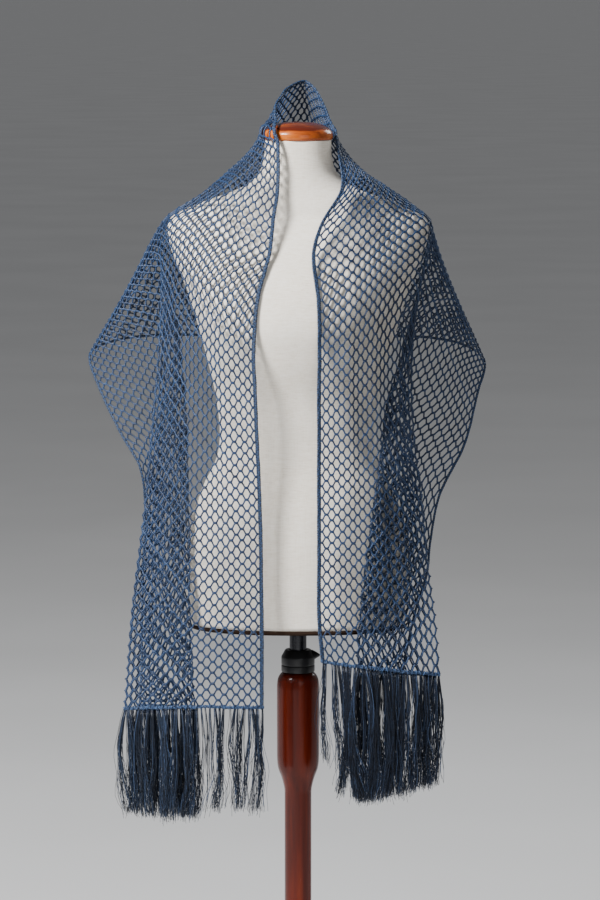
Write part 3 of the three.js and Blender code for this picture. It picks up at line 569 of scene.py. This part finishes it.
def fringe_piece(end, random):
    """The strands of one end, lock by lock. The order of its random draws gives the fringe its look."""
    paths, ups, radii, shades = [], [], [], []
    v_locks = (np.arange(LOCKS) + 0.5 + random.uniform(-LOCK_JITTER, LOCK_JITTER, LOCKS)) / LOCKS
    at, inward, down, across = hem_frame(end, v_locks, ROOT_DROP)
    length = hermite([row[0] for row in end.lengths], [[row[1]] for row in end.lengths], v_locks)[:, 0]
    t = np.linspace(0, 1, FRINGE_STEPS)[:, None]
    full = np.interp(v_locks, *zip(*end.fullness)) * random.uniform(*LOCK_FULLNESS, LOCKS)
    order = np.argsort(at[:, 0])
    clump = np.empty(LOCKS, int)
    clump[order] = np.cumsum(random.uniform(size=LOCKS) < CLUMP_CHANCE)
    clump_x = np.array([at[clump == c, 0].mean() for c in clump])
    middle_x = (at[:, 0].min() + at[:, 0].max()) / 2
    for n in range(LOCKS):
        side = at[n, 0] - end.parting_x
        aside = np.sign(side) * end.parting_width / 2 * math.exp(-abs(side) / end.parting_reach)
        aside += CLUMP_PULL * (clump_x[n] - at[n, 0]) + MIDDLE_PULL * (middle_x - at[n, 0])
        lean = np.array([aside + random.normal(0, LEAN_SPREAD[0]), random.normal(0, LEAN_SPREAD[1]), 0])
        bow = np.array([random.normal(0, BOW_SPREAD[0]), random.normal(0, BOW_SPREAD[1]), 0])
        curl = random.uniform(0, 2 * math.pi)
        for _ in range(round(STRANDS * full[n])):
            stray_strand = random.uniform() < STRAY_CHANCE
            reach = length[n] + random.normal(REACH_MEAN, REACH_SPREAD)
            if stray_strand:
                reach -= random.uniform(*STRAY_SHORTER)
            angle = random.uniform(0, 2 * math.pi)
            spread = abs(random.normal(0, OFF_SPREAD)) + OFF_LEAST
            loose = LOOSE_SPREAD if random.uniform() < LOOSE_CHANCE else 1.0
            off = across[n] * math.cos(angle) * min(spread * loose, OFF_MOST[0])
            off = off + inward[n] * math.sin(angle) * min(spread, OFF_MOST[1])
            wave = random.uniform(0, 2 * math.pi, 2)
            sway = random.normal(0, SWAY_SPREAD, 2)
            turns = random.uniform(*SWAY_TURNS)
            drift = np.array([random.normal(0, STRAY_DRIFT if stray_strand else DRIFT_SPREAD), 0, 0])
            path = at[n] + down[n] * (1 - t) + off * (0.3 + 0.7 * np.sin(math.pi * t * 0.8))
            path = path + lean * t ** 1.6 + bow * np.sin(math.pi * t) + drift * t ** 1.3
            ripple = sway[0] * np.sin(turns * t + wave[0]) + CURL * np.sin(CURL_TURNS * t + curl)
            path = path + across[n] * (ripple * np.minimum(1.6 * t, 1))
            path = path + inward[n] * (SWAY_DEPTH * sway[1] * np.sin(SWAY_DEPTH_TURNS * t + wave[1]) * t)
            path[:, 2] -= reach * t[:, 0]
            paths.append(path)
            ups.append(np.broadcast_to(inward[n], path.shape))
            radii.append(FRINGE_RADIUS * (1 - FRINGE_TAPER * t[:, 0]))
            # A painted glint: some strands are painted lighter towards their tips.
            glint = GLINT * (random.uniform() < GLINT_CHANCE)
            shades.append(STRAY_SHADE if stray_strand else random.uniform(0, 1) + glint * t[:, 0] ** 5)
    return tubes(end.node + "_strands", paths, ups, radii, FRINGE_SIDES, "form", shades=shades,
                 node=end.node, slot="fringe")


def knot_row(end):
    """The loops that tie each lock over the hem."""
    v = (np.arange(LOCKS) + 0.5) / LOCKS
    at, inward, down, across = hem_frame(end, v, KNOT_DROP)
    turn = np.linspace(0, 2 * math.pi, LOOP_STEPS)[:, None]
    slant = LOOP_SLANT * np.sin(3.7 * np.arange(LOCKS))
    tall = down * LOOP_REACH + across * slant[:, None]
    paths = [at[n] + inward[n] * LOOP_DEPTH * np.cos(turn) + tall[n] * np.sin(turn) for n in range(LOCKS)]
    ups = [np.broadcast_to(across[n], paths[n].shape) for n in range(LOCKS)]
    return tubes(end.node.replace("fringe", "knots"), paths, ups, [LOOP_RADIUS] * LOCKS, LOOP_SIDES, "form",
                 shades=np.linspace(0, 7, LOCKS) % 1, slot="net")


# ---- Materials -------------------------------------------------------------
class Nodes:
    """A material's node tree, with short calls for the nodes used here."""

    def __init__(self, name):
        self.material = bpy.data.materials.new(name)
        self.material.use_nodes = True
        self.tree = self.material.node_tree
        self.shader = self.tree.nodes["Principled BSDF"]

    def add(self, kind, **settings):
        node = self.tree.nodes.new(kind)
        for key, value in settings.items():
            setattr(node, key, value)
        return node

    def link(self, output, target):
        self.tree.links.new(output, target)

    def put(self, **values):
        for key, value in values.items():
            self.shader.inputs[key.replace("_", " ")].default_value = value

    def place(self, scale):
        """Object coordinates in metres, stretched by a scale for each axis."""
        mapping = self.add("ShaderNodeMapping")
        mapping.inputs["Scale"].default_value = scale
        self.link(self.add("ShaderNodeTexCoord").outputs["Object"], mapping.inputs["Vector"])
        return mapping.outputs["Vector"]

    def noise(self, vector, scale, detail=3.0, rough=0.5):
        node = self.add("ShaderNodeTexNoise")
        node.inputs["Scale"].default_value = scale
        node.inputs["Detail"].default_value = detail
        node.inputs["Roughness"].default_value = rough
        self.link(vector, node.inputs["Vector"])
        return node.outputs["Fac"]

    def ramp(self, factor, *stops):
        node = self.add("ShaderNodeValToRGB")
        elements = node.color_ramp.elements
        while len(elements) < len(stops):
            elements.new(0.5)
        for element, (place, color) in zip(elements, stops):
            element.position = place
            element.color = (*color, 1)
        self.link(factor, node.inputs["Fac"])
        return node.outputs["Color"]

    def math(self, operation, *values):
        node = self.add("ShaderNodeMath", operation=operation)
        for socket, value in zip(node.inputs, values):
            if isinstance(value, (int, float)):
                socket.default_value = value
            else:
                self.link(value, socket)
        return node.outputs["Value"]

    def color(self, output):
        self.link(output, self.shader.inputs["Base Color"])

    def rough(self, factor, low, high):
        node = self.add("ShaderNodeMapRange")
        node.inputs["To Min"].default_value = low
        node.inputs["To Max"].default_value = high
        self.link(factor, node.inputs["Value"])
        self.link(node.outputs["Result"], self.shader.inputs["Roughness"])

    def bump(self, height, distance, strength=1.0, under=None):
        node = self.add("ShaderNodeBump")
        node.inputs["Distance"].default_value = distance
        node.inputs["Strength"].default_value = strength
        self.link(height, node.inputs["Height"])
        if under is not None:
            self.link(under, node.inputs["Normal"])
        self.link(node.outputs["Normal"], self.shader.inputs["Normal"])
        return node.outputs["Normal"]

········

Every line of the data above should be copied exactly.

§ Answer for this exercise
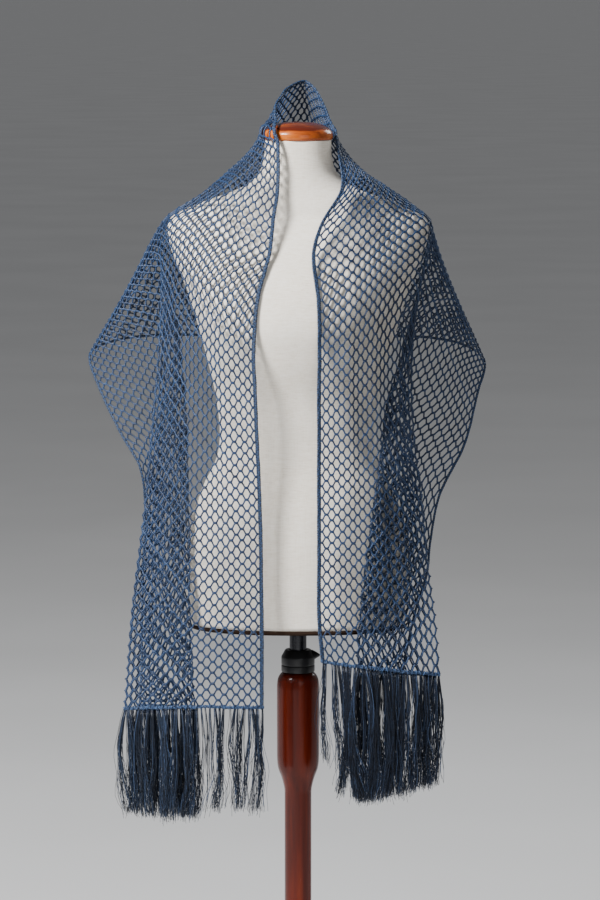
Write part 3 of the three.js and Blender code for this picture. It picks up at line 569 of scene.py. This part finishes it.
def fringe_piece(end, random):
    """The strands of one end, lock by lock. The order of its random draws gives the fringe its look."""
    paths, ups, radii, shades = [], [], [], []
    v_locks = (np.arange(LOCKS) + 0.5 + random.uniform(-LOCK_JITTER, LOCK_JITTER, LOCKS)) / LOCKS
    at, inward, down, across = hem_frame(end, v_locks, ROOT_DROP)
    length = hermite([row[0] for row in end.lengths], [[row[1]] for row in end.lengths], v_locks)[:, 0]
    t = np.linspace(0, 1, FRINGE_STEPS)[:, None]
    full = np.interp(v_locks, *zip(*end.fullness)) * random.uniform(*LOCK_FULLNESS, LOCKS)
    order = np.argsort(at[:, 0])
    clump = np.empty(LOCKS, int)
    clump[order] = np.cumsum(random.uniform(size=LOCKS) < CLUMP_CHANCE)
    clump_x = np.array([at[clump == c, 0].mean() for c in clump])
    middle_x = (at[:, 0].min() + at[:, 0].max()) / 2
    for n in range(LOCKS):
        side = at[n, 0] - end.parting_x
        aside = np.sign(side) * end.parting_width / 2 * math.exp(-abs(side) / end.parting_reach)
        aside += CLUMP_PULL * (clump_x[n] - at[n, 0]) + MIDDLE_PULL * (middle_x - at[n, 0])
        lean = np.array([aside + random.normal(0, LEAN_SPREAD[0]), random.normal(0, LEAN_SPREAD[1]), 0])
        bow = np.array([random.normal(0, BOW_SPREAD[0]), random.normal(0, BOW_SPREAD[1]), 0])
        curl = random.uniform(0, 2 * math.pi)
        for _ in range(round(STRANDS * full[n])):
            stray_strand = random.uniform() < STRAY_CHANCE
            reach = length[n] + random.normal(REACH_MEAN, REACH_SPREAD)
            if stray_strand:
                reach -= random.uniform(*STRAY_SHORTER)
            angle = random.uniform(0, 2 * math.pi)
            spread = abs(random.normal(0, OFF_SPREAD)) + OFF_LEAST
            loose = LOOSE_SPREAD if random.uniform() < LOOSE_CHANCE else 1.0
            off = across[n] * math.cos(angle) * min(spread * loose, OFF_MOST[0])
            off = off + inward[n] * math.sin(angle) * min(spread, OFF_MOST[1])
            wave = random.uniform(0, 2 * math.pi, 2)
            sway = random.normal(0, SWAY_SPREAD, 2)
            turns = random.uniform(*SWAY_TURNS)
            drift = np.array([random.normal(0, STRAY_DRIFT if stray_strand else DRIFT_SPREAD), 0, 0])
            path = at[n] + down[n] * (1 - t) + off * (0.3 + 0.7 * np.sin(math.pi * t * 0.8))
            path = path + lean * t ** 1.6 + bow * np.sin(math.pi * t) + drift * t ** 1.3
            ripple = sway[0] * np.sin(turns * t + wave[0]) + CURL * np.sin(CURL_TURNS * t + curl)
            path = path + across[n] * (ripple * np.minimum(1.6 * t, 1))
            path = path + inward[n] * (SWAY_DEPTH * sway[1] * np.sin(SWAY_DEPTH_TURNS * t + wave[1]) * t)
            path[:, 2] -= reach * t[:, 0]
            paths.append(path)
            ups.append(np.broadcast_to(inward[n], path.shape))
            radii.append(FRINGE_RADIUS * (1 - FRINGE_TAPER * t[:, 0]))
            # A painted glint: some strands are painted lighter towards their tips.
            glint = GLINT * (random.uniform() < GLINT_CHANCE)
            shades.append(STRAY_SHADE if stray_strand else random.uniform(0, 1) + glint * t[:, 0] ** 5)
    return tubes(end.node + "_strands", paths, ups, radii, FRINGE_SIDES, "form", shades=shades,
                 node=end.node, slot="fringe")


def knot_row(end):
    """The loops that tie each lock over the hem."""
    v = (np.arange(LOCKS) + 0.5) / LOCKS
    at, inward, down, across = hem_frame(end, v, KNOT_DROP)
    turn = np.linspace(0, 2 * math.pi, LOOP_STEPS)[:, None]
    slant = LOOP_SLANT * np.sin(3.7 * np.arange(LOCKS))
    tall = down * LOOP_REACH + across * slant[:, None]
    paths = [at[n] + inward[n] * LOOP_DEPTH * np.cos(turn) + tall[n] * np.sin(turn) for n in range(LOCKS)]
    ups = [np.broadcast_to(across[n], paths[n].shape) for n in range(LOCKS)]
    return tubes(end.node.replace("fringe", "knots"), paths, ups, [LOOP_RADIUS] * LOCKS, LOOP_SIDES, "form",
                 shades=np.linspace(0, 7, LOCKS) % 1, slot="net")


# ---- Materials -------------------------------------------------------------
class Nodes:
    """A material's node tree, with short calls for the nodes used here."""

    def __init__(self, name):
        self.material = bpy.data.materials.new(name)
        self.material.use_nodes = True
        self.tree = self.material.node_tree
        self.shader = self.tree.nodes["Principled BSDF"]

    def add(self, kind, **settings):
        node = self.tree.nodes.new(kind)
        for key, value in settings.items():
            setattr(node, key, value)
        return node

    def link(self, output, target):
        self.tree.links.new(output, target)

    def put(self, **values):
        for key, value in values.items():
            self.shader.inputs[key.replace("_", " ")].default_value = value

    def place(self, scale):
        """Object coordinates in metres, stretched by a scale for each axis."""
        mapping = self.add("ShaderNodeMapping")
        mapping.inputs["Scale"].default_value = scale
        self.link(self.add("ShaderNodeTexCoord").outputs["Object"], mapping.inputs["Vector"])
        return mapping.outputs["Vector"]

    def noise(self, vector, scale, detail=3.0, rough=0.5):
        node = self.add("ShaderNodeTexNoise")
        node.inputs["Scale"].default_value = scale
        node.inputs["Detail"].default_value = detail
        node.inputs["Roughness"].default_value = rough
        self.link(vector, node.inputs["Vector"])
        return node.outputs["Fac"]

    def ramp(self, factor, *stops):
        node = self.add("ShaderNodeValToRGB")
        elements = node.color_ramp.elements
        while len(elements) < len(stops):
            elements.new(0.5)
        for element, (place, color) in zip(elements, stops):
            element.position = place
            element.color = (*color, 1)
        self.link(factor, node.inputs["Fac"])
        return node.outputs["Color"]

    def math(self, operation, *values):
        node = self.add("ShaderNodeMath", operation=operation)
        for socket, value in zip(node.inputs, values):
            if isinstance(value, (int, float)):
                socket.default_value = value
            else:
                self.link(value, socket)
        return node.outputs["Value"]

    def color(self, output):
        self.link(output, self.shader.inputs["Base Color"])

    def rough(self, factor, low, high):
        node = self.add("ShaderNodeMapRange")
        node.inputs["To Min"].default_value = low
        node.inputs["To Max"].default_value = high
        self.link(factor, node.inputs["Value"])
        self.link(node.outputs["Result"], self.shader.inputs["Roughness"])

    def bump(self, height, distance, strength=1.0, under=None):
        node = self.add("ShaderNodeBump")
        node.inputs["Distance"].default_value = distance
        node.inputs["Strength"].default_value = strength
        self.link(height, node.inputs["Height"])
        if under is not None:
            self.link(under, node.inputs["Normal"])
        self.link(node.outputs["Normal"], self.shader.inputs["Normal"])
        return node.outputs["Normal"]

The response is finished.